SHORT PROBLEM: In the entries that follow, the first line to write out is the one containing "Write part 2", and the last is the one containing "before = set(bpy.data.objects)". Reproduce that stretch exactly, with nothing before or after it.

DATASET EXTRACT:
# # # # #

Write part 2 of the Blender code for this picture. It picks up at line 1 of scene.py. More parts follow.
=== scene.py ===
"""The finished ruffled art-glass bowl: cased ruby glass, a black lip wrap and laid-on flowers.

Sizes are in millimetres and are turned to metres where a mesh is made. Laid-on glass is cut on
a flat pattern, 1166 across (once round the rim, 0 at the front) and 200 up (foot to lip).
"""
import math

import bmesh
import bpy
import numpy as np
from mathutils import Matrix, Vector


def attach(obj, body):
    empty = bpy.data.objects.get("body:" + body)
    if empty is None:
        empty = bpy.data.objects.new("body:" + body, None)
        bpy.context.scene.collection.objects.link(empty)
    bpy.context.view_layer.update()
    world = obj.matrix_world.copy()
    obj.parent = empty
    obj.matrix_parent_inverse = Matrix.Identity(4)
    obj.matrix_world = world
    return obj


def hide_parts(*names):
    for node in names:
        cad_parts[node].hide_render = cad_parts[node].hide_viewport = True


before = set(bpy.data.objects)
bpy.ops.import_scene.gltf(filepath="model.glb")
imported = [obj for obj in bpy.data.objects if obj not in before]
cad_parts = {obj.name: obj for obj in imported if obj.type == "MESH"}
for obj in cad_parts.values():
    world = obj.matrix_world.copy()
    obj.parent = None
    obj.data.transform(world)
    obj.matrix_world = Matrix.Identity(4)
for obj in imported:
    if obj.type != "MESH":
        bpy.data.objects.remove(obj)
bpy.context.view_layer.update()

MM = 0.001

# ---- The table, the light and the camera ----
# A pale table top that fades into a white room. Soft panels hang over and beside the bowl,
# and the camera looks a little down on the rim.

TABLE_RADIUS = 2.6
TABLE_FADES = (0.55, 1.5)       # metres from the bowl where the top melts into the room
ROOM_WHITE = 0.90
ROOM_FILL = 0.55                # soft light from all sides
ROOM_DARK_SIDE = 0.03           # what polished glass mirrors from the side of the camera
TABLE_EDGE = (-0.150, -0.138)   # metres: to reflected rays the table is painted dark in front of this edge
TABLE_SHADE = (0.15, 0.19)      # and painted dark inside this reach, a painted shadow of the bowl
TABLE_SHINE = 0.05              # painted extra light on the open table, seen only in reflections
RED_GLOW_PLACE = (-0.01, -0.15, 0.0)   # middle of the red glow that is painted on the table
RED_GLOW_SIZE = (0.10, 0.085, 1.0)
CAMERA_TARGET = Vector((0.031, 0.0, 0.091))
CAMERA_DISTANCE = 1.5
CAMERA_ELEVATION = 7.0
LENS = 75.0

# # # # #

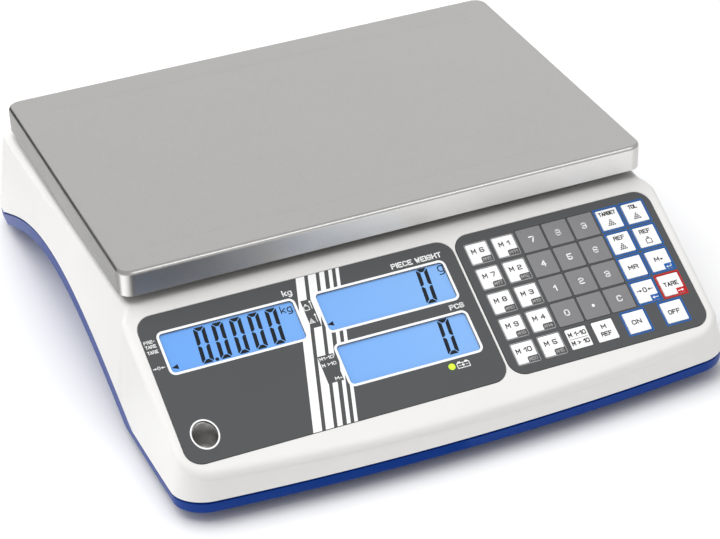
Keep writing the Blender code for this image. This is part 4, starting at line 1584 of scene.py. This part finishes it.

# # # # #

EXERCISE OUTPUT:
Write part 2 of the Blender code for this picture. It picks up at line 1 of scene.py. More parts follow.
=== scene.py ===
"""The finished ruffled art-glass bowl: cased ruby glass, a black lip wrap and laid-on flowers.

Sizes are in millimetres and are turned to metres where a mesh is made. Laid-on glass is cut on
a flat pattern, 1166 across (once round the rim, 0 at the front) and 200 up (foot to lip).
"""
import math

import bmesh
import bpy
import numpy as np
from mathutils import Matrix, Vector


def attach(obj, body):
    empty = bpy.data.objects.get("body:" + body)
    if empty is None:
        empty = bpy.data.objects.new("body:" + body, None)
        bpy.context.scene.collection.objects.link(empty)
    bpy.context.view_layer.update()
    world = obj.matrix_world.copy()
    obj.parent = empty
    obj.matrix_parent_inverse = Matrix.Identity(4)
    obj.matrix_world = world
    return obj


def hide_parts(*names):
    for node in names:
        cad_parts[node].hide_render = cad_parts[node].hide_viewport = True


before = set(bpy.data.objects)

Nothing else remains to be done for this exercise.